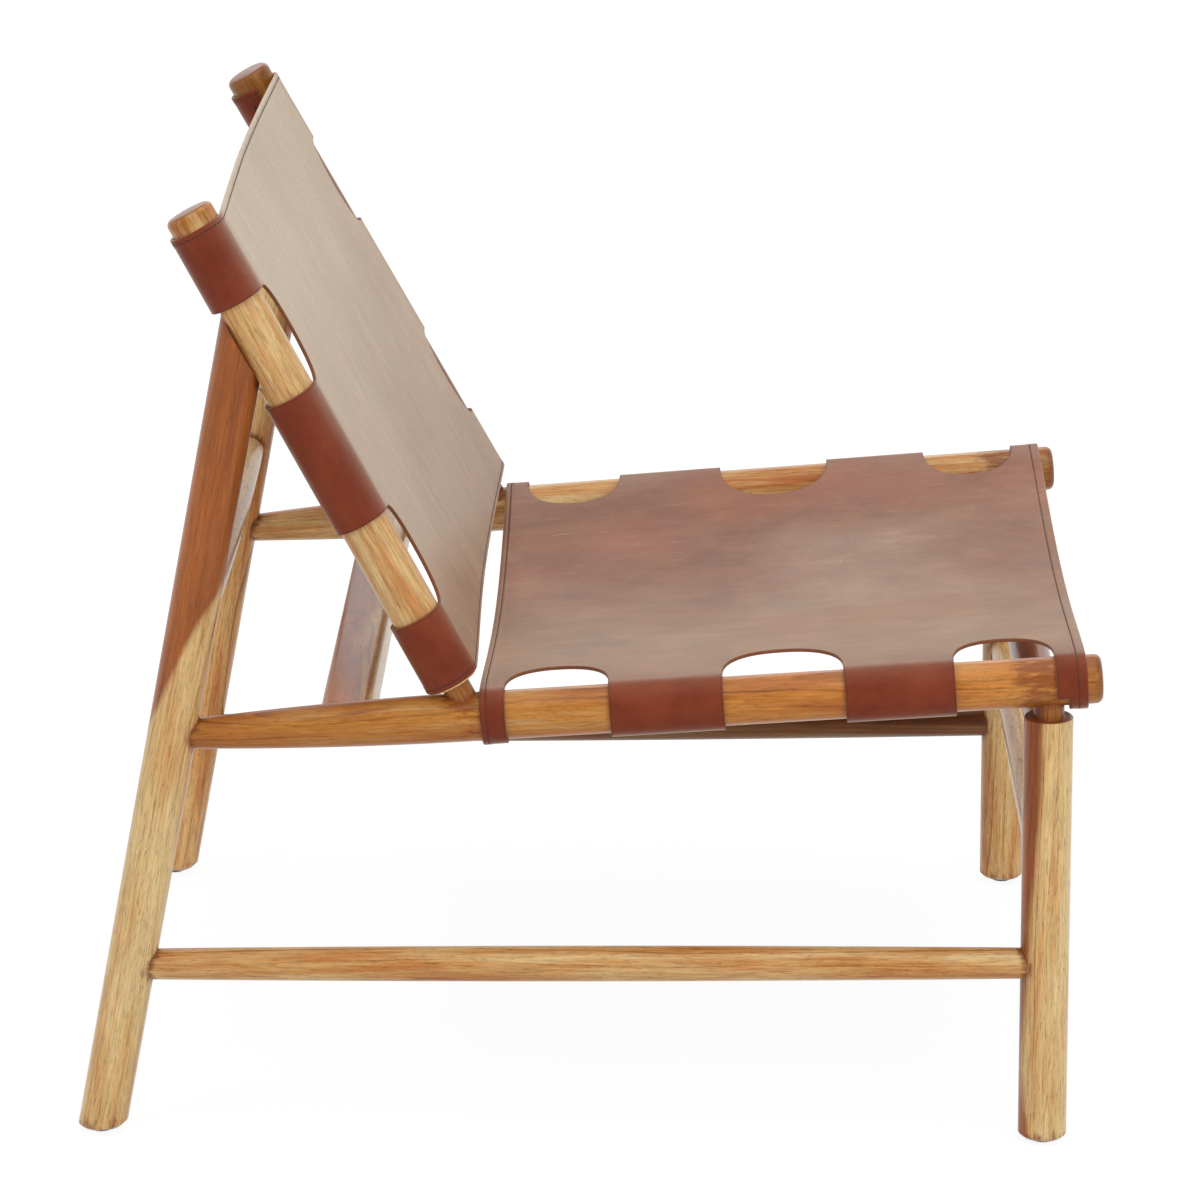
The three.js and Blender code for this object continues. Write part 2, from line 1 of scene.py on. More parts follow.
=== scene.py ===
"""A low lounge chair, dressed for its portrait: turned wooden side frames under a satin lacquer, and a
seat and a back of brown saddle leather, hemmed, stitched and wrapped round the rails."""

import math
from dataclasses import dataclass

import bpy
import numpy as np
from mathutils import Matrix, Vector
from mathutils.kdtree import KDTree


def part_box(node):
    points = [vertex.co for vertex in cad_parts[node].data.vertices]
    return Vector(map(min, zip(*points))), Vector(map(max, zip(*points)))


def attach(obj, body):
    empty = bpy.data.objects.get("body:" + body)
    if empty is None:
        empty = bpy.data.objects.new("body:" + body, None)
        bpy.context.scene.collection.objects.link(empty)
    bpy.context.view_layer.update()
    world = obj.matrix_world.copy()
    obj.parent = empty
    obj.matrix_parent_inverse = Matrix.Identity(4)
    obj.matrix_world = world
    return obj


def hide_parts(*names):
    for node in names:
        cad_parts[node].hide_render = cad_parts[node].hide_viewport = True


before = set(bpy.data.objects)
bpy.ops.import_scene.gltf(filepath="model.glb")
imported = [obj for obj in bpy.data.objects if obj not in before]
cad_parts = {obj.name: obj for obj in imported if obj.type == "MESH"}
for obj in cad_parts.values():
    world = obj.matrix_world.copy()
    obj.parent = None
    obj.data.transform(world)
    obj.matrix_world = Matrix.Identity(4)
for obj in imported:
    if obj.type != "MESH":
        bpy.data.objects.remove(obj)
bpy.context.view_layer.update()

MM = 0.001
SIDES = {"right": -1, "left": 1}
ACROSS = np.array((0, 1, 0))
UPRIGHT = (0, 0, 1)

# Layout of a side frame, in millimetres and degrees, with the same values as the solids.
FOOT_SPACING = 570  # between the middles of the left and right feet
FOOT_SPREAD = 743  # from the middle of the rear foot to the middle of the front foot
REAR_LEG_LEAN_IN = 2.3  # from upright, towards the other rear leg
FRONT_LEG_LEAN = 0.9  # from upright, backwards
POST_LEAN = 28.7  # from upright, backwards
RAIL_SLOPE = 4.7  # how the seat rail falls towards the back
RAIL_HEIGHT = 380.6  # axis of the seat rail where it crosses the front leg
RAIL_OVERHANG = 40.5  # seat rail past the axis of the front leg
POST_SETBACK = 484  # along the seat rail, from its front end to the axis of the post
POST_LENGTH = 448  # from the axis of the seat rail to the top of the post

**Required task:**
Of the lines above, copy each that contains "body".

**Worked solution:**
def attach(obj, body):
    empty = bpy.data.objects.get("body:" + body)
        empty = bpy.data.objects.new("body:" + body, None)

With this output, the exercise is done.